Some Christians also see the statement to be a reduction of the Gospel, while others have critiqued it for numerous reasons (also here). The dust has yet to settle here. But these criticisms have the potential to advance an ongoing conversation about such matters and to bring further clarity to the relationship between social justice and the Gospel. And I think just about anyone can hope for that.
To add to this conversation, I find myself in disagreement with Buice’s statements in a recent podcast where he argues that social Marxists desire to create a “sympathy movement” (23m:00ff). The host of the podcast then cites Booker T. Washington who asserts that African Americans want to get sympathy to keep to their jobs. The host also cites Barack Obama who supposedly makes a similar point. Buice asserts that this quote is extremely important for framing this understanding—i.e., of what social justice is (25m:00ff).
Buice and the host appear to affirm that African Americans desire to garner sympathy for their victimhood so that they can keep their jobs. To my mind, their argument incorrectly grasps the situation. I don’t mean that certain individuals may use victimhood for gain; but this is not the regular pattern. Certainly, few if any African Americans have embraced the Jim Crow era or racism that they experience today.
While dismissing the Social Justice & Gospel Statement on the basis of infelicitous comments like these may not be wise, it certainly should concern Christians that one of the framers of the statement appears to claim that African Americans want to be victims for their financial gain.
Despite all of this, I follow Mohler’s council here by hoping that the statement adds to an ongoing conversation on justice.

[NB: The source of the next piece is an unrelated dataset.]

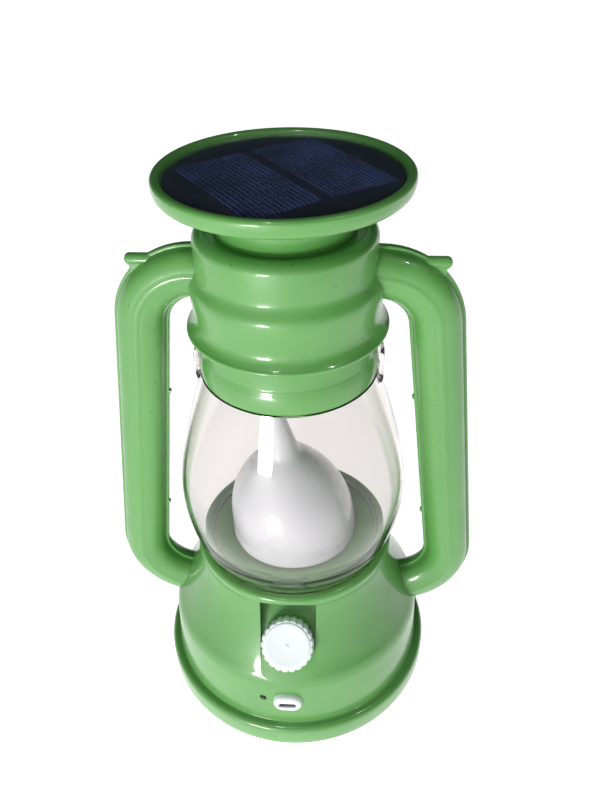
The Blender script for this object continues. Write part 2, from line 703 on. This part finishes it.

This short summary cannot possibly cover every issue. But it might be a good starting point to understand what Christians are currently debating. Undoubtedly, the debate will go on for some time. And all of us can agree that we should hope for and strive for peace among all people. Let us hope that this debate results in a greater understanding and a fullsome reconciliation among believers who might have grievances with each other.